Oops. Forgot to pull new changes. That error is no longer occurring.

oliverhvidsten commented 1 year ago

The plots are no longer invariant across the features contained within graph_feats. The accuracy of the predictions I just made were not great, but it is likely because I was using a very small part of the overall dataset. I will test again with the full dataset and see what information I get back. This will take a bit though.

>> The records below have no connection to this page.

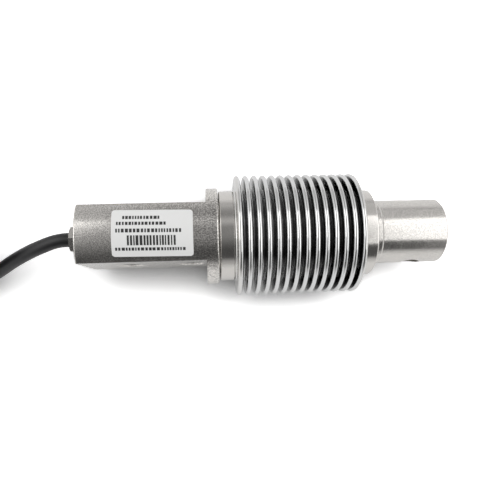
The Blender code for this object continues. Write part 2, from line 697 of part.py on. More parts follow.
def add_ties(floor, tie_black):
    """Two bands, one round each run of the hank."""
    right_x, middle_y = HANK_RIGHT_FOLD
    station = right_x - HANK_RUN / 2
    half = (HANK_OUTER_RADIUS - HANK_INNER_RADIUS) / 2 + SEAT_GAP
    low = HANK_BOTTOM - SEAT_GAP
    high = HANK_TOP + SEAT_GAP
    stand = Matrix(((0, 0, 1, 0), (1, 0, 0, 0), (0, 1, 0, 0), (0, 0, 0, 1)))
    for number, side in enumerate((-1, 1), start=1):
        name = f"hank_tie_{number}"
        inner = tie_outline(half, low, high, TIE_CORNER - TIE_THICKNESS)
        outer = tie_outline(half + TIE_THICKNESS, low - TIE_THICKNESS, high + TIE_THICKNESS,
                            TIE_CORNER)
        mesh = banded_mesh(name, outer, inner, -TIE_WIDTH / 2, TIE_WIDTH / 2)
        mesh.transform(stand)
        add_object(name, mesh, floor, (station, middle_y + side * RUN_OFFSET, 0.0), tie_black)


def build():
    """Make every piece of the load cell."""
    clear_scene()
    axis = make_datum("cell_axis", AXIS_HEIGHT)
    floor = make_datum("floor_datum", 0.0)
    blasted = make_material("blasted_stainless", BLASTED_STEEL, 0.42, 1.0)
    turned = make_material("turned_stainless", STEEL, 0.28, 1.0)
    drawn = make_material("bellows_stainless", BELLOWS_STEEL, 0.22, 1.0)
    rubber = make_material("seal_rubber", RUBBER_BLACK, 0.6)
    jacket = make_material("cable_jacket", JACKET_BLACK, 0.5)
    white = make_material("nameplate_white", PLATE_WHITE, 0.4)
    foil = make_material("gauge_foil", FOIL_AMBER, 0.35)
    green = make_material("board_green", BOARD_GREEN, 0.4)
    blue = make_material("resistor_blue", RESISTOR_BLUE, 0.4)
    copper = make_material("enamelled_copper", SOLDER_COPPER, 0.3, 1.0)
    tinned = make_material("tinned_copper", TINNED_COPPER, 0.35, 1.0)
    tie_black = make_material("tie_nylon", TIE_BLACK, 0.5)
    add_measuring_body(axis, blasted)
    add_weld_rings(axis, turned)
    add_bellows(axis, drawn)
    add_gland(axis, turned, rubber)
    add_board(axis, green, blue)
    add_gauges(axis, foil)
    add_wiring(axis, copper)
    add_nameplate(axis, white)
    add_cable(floor, jacket)
    add_cores(floor, tinned)
    add_ties(floor, tie_black)


build()
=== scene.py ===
# %% [markdown]
# # A bellows load cell, lying label up
# This file dresses the solid model of a small force sensor. The sensor is a bar of stainless
# steel: a head with two flats on the left, a thin bending beam hidden inside a bellows in the
# middle, and a round nose on the right. The solid model fixes every size and place. Here each
# visible piece gets a finer shape and a material, and then the studio is set up round it.

import json
import math
import random

import bmesh
import bpy
from mathutils import Matrix, Vector

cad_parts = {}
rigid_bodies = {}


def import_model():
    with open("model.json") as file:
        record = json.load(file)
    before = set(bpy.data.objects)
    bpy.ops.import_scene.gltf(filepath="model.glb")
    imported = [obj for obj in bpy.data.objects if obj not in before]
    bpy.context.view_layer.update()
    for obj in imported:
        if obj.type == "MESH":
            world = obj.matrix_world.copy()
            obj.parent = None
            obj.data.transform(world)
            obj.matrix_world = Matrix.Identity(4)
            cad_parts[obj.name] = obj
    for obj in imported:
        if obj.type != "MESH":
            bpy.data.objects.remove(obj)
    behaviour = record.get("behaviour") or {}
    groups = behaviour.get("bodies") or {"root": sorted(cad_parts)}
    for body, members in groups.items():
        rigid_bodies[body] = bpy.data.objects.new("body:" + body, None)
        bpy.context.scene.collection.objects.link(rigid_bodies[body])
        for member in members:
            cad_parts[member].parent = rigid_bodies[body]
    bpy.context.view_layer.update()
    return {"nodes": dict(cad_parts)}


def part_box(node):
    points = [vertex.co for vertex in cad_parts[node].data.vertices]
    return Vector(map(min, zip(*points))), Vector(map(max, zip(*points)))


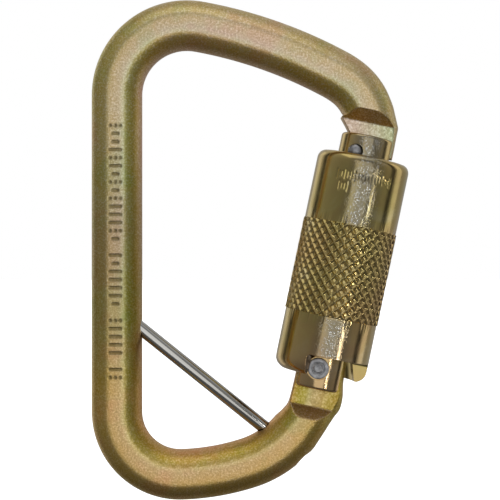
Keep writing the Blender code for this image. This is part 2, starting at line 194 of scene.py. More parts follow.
def turned(profile, sides):
    """Spin a (radius, height) outline round Z; radius 0 is a pole, a ring closes on itself."""
    bm = bmesh.new()
    rings = []
    for radius, height in profile:
        count = 1 if radius == 0.0 else sides
        ring = []
        for i in range(count):
            t = 2.0 * math.pi * i / sides
            ring.append(bm.verts.new((radius * math.cos(t), radius * math.sin(t), height)))
        rings.append(ring)
    last = len(rings) if len(rings[0]) > 1 else len(rings) - 1
    for k in range(last):
        low, high = rings[k], rings[(k + 1) % len(rings)]
        for i in range(sides):
            j = (i + 1) % sides
            loop = [low[i % len(low)], low[j % len(low)], high[j % len(high)], high[i % len(high)]]
            bm.faces.new(list(dict.fromkeys(loop)))
    return bm


def turned_across(profile, sides):
    """Spin a (radius, y) outline round Y."""
    bm = turned(profile, sides)
    turn = Vector((0.0, 0.0, 1.0)).rotation_difference(Vector((0.0, 1.0, 0.0)))
    bmesh.ops.rotate(bm, cent=(0.0, 0.0, 0.0), matrix=turn.to_matrix(), verts=bm.verts)
    return bm


def shift(bm, offset):
    bmesh.ops.translate(bm, vec=offset, verts=bm.verts)


def skin(bm, rings):
    """Faces from each closed ring of vertices to the next."""
    for low, high in zip(rings, rings[1:]):
        for i in range(len(low)):
            j = (i + 1) % len(low)
            bm.faces.new((low[i], low[j], high[j], high[i]))


def tube(points, radius, sides):
    """A round wire with flat ends through a list of points."""
    bm = bmesh.new()
    rings = []
    for i, point in enumerate(points):
        ahead = (points[min(i + 1, len(points) - 1)] - points[max(i - 1, 0)]).normalized()
        side = ahead.cross(Vector((0.0, 0.0, 1.0)))
        if side.length < 0.5:
            side = ahead.cross(Vector((point.x, point.y, 0.0)))
        side.normalize()
        up = side.cross(ahead)
        ring = []
        for k in range(sides):
            t = 2.0 * math.pi * k / sides
            ring.append(bm.verts.new(point + radius * (math.cos(t) * side + math.sin(t) * up)))
        rings.append(ring)
    skin(bm, rings)
    bm.faces.new(list(reversed(rings[0])))
    bm.faces.new(rings[-1])
    return bm


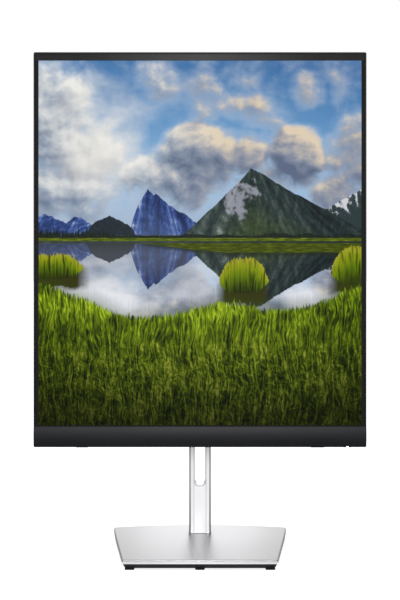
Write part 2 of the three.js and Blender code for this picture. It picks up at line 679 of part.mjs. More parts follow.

rishigurnani commented 1 year ago

The plots are no longer invariant across the features contained within graph_feats. The accuracy of the predictions I just made were not great, but it is likely because I was using a very small part of the overall dataset. I will test again with the full dataset and see what information I get back. This will take a bit though.

Awesome! I'll go ahead and close #13 then. When you get the parity plots generated using the new code and the full dataset can you do me a favor and add them to #13 for posterity? You can reopen the issue too then if necessary.